## EXERCISE
Print each line of the listing once more, precisely as given.

## COLLECTED MATERIAL

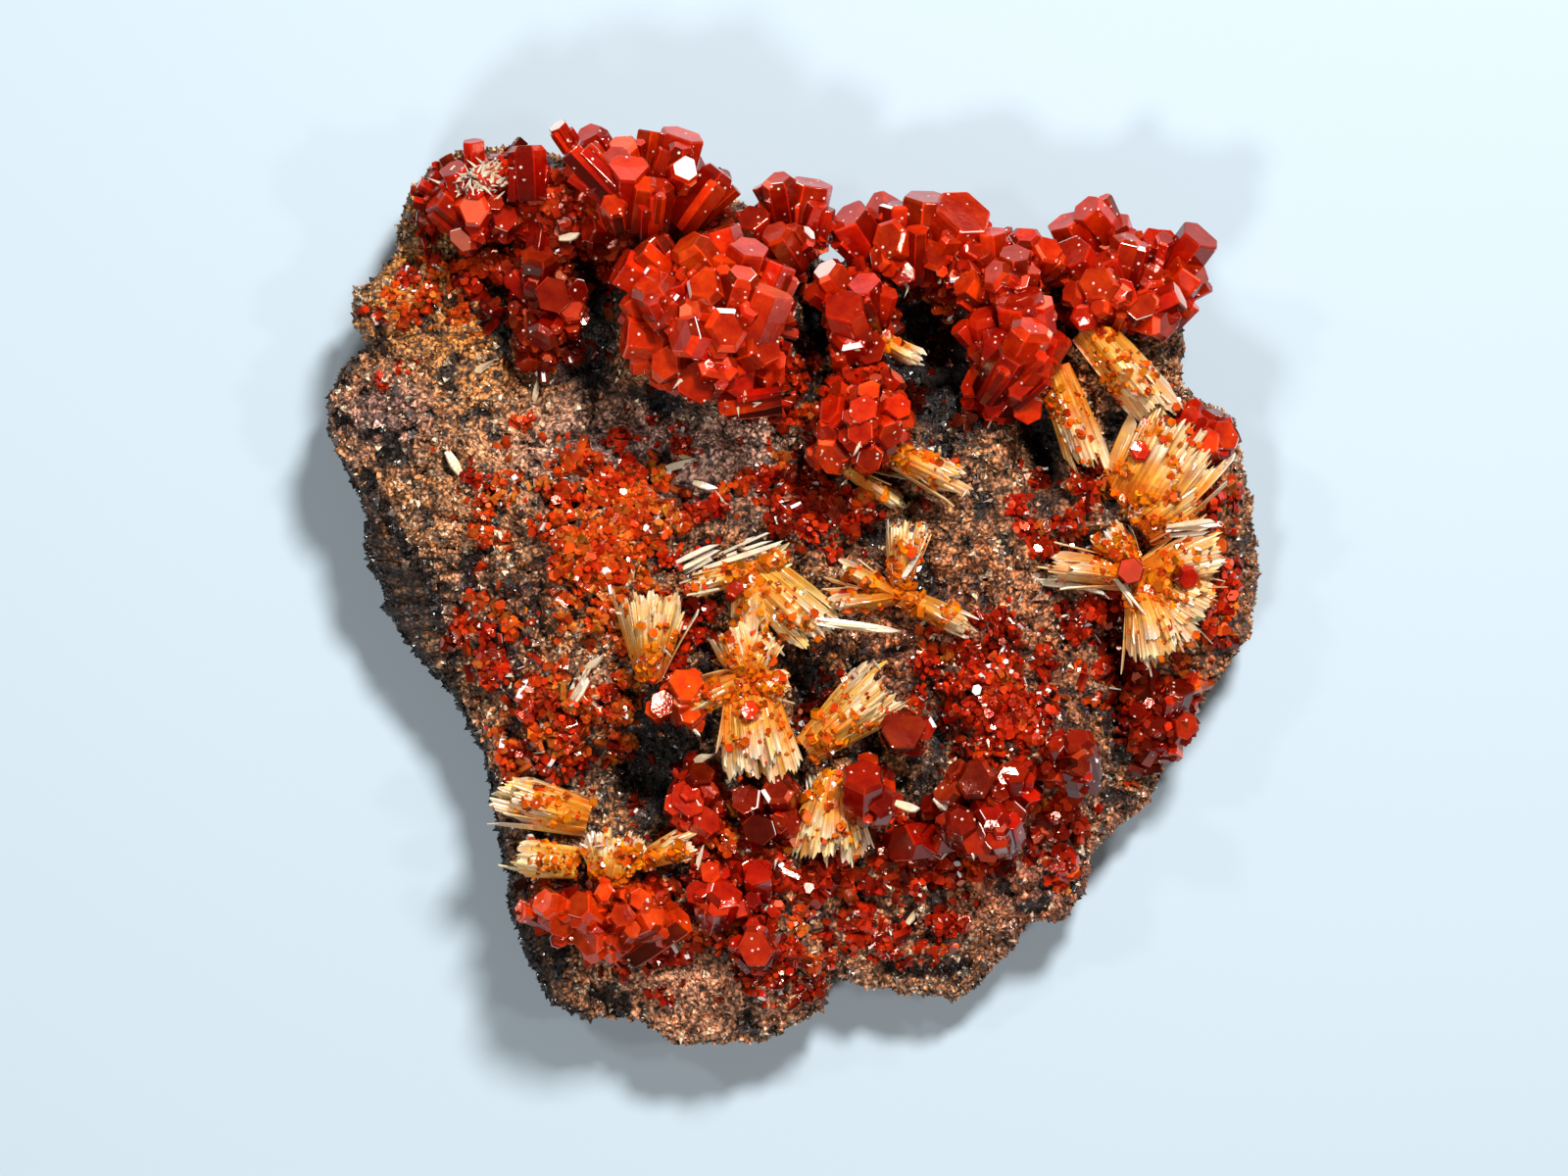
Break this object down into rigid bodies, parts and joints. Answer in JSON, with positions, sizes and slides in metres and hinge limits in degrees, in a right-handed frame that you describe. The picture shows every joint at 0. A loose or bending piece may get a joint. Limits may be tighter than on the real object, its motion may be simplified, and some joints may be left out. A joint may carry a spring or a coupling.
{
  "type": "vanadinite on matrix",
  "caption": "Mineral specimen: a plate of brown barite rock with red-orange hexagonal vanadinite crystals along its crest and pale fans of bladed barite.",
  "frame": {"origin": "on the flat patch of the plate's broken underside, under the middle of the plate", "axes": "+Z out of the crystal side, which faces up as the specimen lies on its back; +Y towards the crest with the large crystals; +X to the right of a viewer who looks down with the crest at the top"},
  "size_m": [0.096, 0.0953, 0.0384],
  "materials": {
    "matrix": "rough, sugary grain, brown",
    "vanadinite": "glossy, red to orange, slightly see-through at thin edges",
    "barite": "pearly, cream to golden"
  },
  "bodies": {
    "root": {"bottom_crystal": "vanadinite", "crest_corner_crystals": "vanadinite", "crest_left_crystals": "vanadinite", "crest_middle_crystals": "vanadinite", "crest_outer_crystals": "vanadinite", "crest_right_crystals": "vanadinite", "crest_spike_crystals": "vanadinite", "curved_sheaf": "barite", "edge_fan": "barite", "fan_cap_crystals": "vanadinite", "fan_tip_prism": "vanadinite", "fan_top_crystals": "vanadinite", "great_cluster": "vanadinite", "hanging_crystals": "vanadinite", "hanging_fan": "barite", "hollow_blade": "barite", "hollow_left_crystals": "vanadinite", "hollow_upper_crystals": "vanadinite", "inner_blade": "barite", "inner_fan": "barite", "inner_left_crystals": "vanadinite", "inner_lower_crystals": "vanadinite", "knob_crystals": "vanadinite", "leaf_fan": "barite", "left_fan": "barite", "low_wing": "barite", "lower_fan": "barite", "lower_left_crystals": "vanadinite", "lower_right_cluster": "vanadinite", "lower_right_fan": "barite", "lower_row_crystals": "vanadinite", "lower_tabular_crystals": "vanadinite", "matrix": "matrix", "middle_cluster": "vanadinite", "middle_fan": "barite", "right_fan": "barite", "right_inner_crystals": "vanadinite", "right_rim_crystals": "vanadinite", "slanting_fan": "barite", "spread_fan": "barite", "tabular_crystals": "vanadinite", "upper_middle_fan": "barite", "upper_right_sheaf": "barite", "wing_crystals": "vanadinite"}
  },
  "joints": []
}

## TASK ANSWER
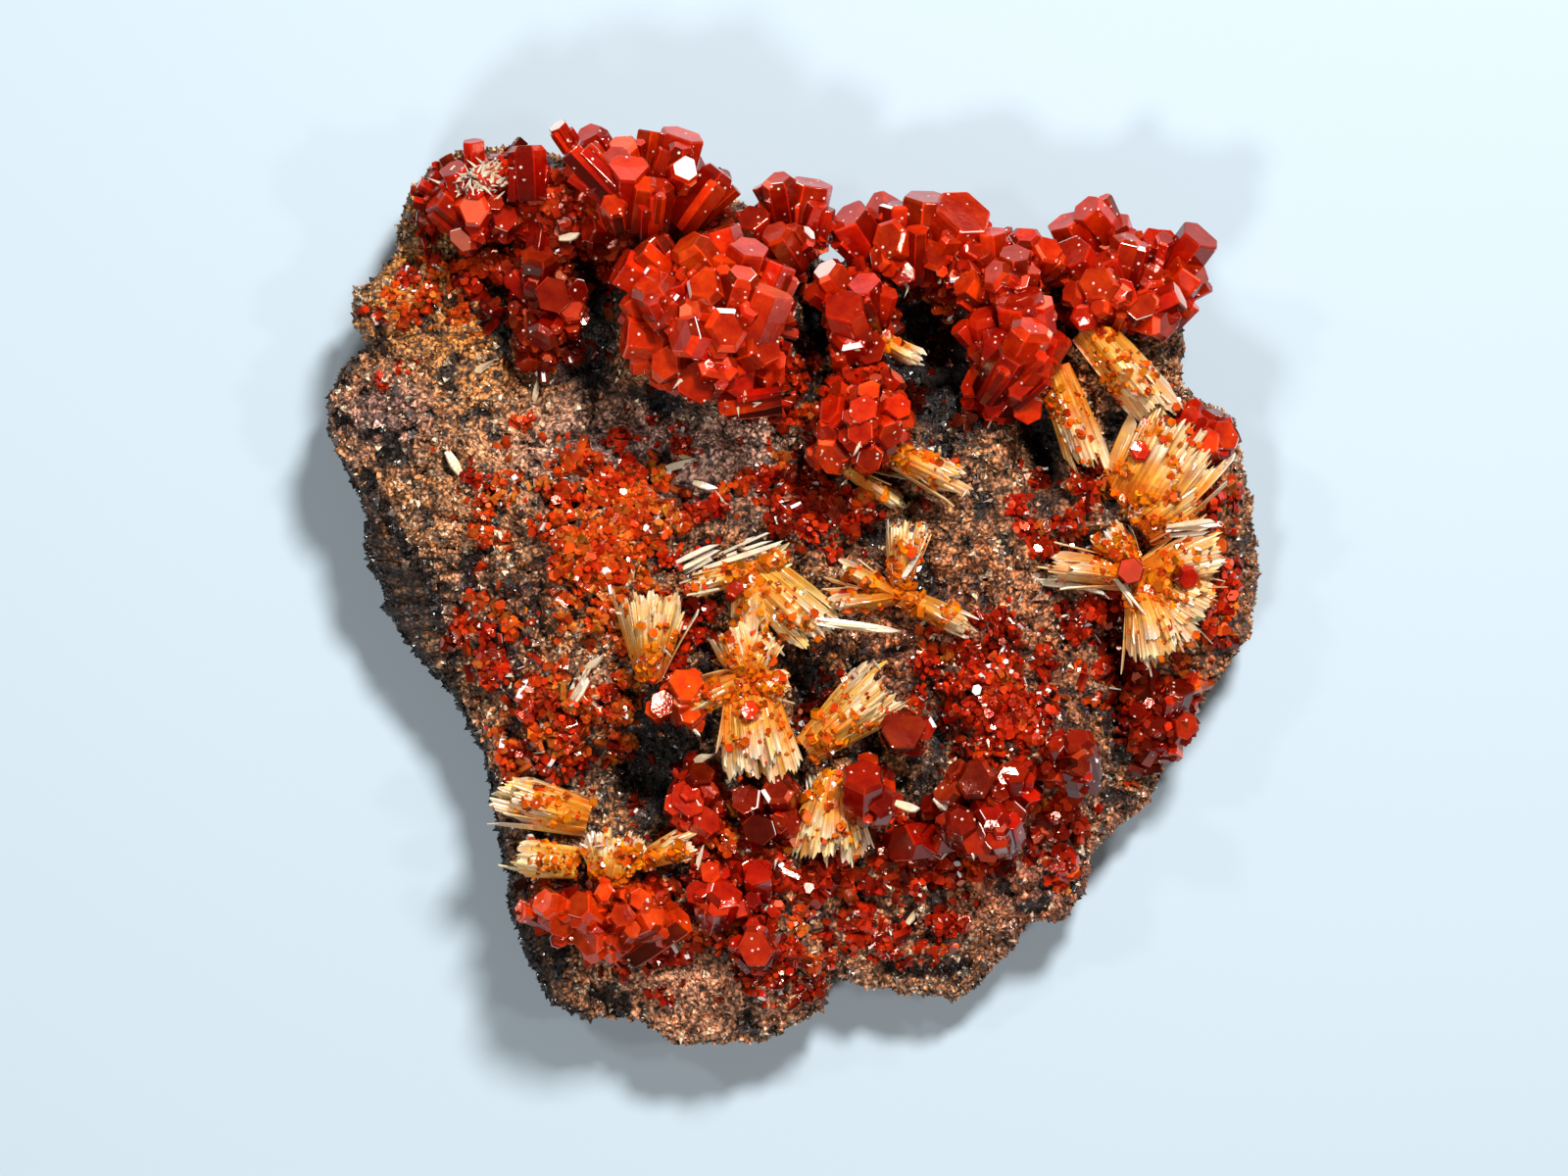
Break this object down into rigid bodies, parts and joints. Answer in JSON, with positions, sizes and slides in metres and hinge limits in degrees, in a right-handed frame that you describe. The picture shows every joint at 0. A loose or bending piece may get a joint. Limits may be tighter than on the real object, its motion may be simplified, and some joints may be left out. A joint may carry a spring or a coupling.
{
  "type": "vanadinite on matrix",
  "caption": "Mineral specimen: a plate of brown barite rock with red-orange hexagonal vanadinite crystals along its crest and pale fans of bladed barite.",
  "frame": {"origin": "on the flat patch of the plate's broken underside, under the middle of the plate", "axes": "+Z out of the crystal side, which faces up as the specimen lies on its back; +Y towards the crest with the large crystals; +X to the right of a viewer who looks down with the crest at the top"},
  "size_m": [0.096, 0.0953, 0.0384],
  "materials": {
    "matrix": "rough, sugary grain, brown",
    "vanadinite": "glossy, red to orange, slightly see-through at thin edges",
    "barite": "pearly, cream to golden"
  },
  "bodies": {
    "root": {"bottom_crystal": "vanadinite", "crest_corner_crystals": "vanadinite", "crest_left_crystals": "vanadinite", "crest_middle_crystals": "vanadinite", "crest_outer_crystals": "vanadinite", "crest_right_crystals": "vanadinite", "crest_spike_crystals": "vanadinite", "curved_sheaf": "barite", "edge_fan": "barite", "fan_cap_crystals": "vanadinite", "fan_tip_prism": "vanadinite", "fan_top_crystals": "vanadinite", "great_cluster": "vanadinite", "hanging_crystals": "vanadinite", "hanging_fan": "barite", "hollow_blade": "barite", "hollow_left_crystals": "vanadinite", "hollow_upper_crystals": "vanadinite", "inner_blade": "barite", "inner_fan": "barite", "inner_left_crystals": "vanadinite", "inner_lower_crystals": "vanadinite", "knob_crystals": "vanadinite", "leaf_fan": "barite", "left_fan": "barite", "low_wing": "barite", "lower_fan": "barite", "lower_left_crystals": "vanadinite", "lower_right_cluster": "vanadinite", "lower_right_fan": "barite", "lower_row_crystals": "vanadinite", "lower_tabular_crystals": "vanadinite", "matrix": "matrix", "middle_cluster": "vanadinite", "middle_fan": "barite", "right_fan": "barite", "right_inner_crystals": "vanadinite", "right_rim_crystals": "vanadinite", "slanting_fan": "barite", "spread_fan": "barite", "tabular_crystals": "vanadinite", "upper_middle_fan": "barite", "upper_right_sheaf": "barite", "wing_crystals": "vanadinite"}
  },
  "joints": []
}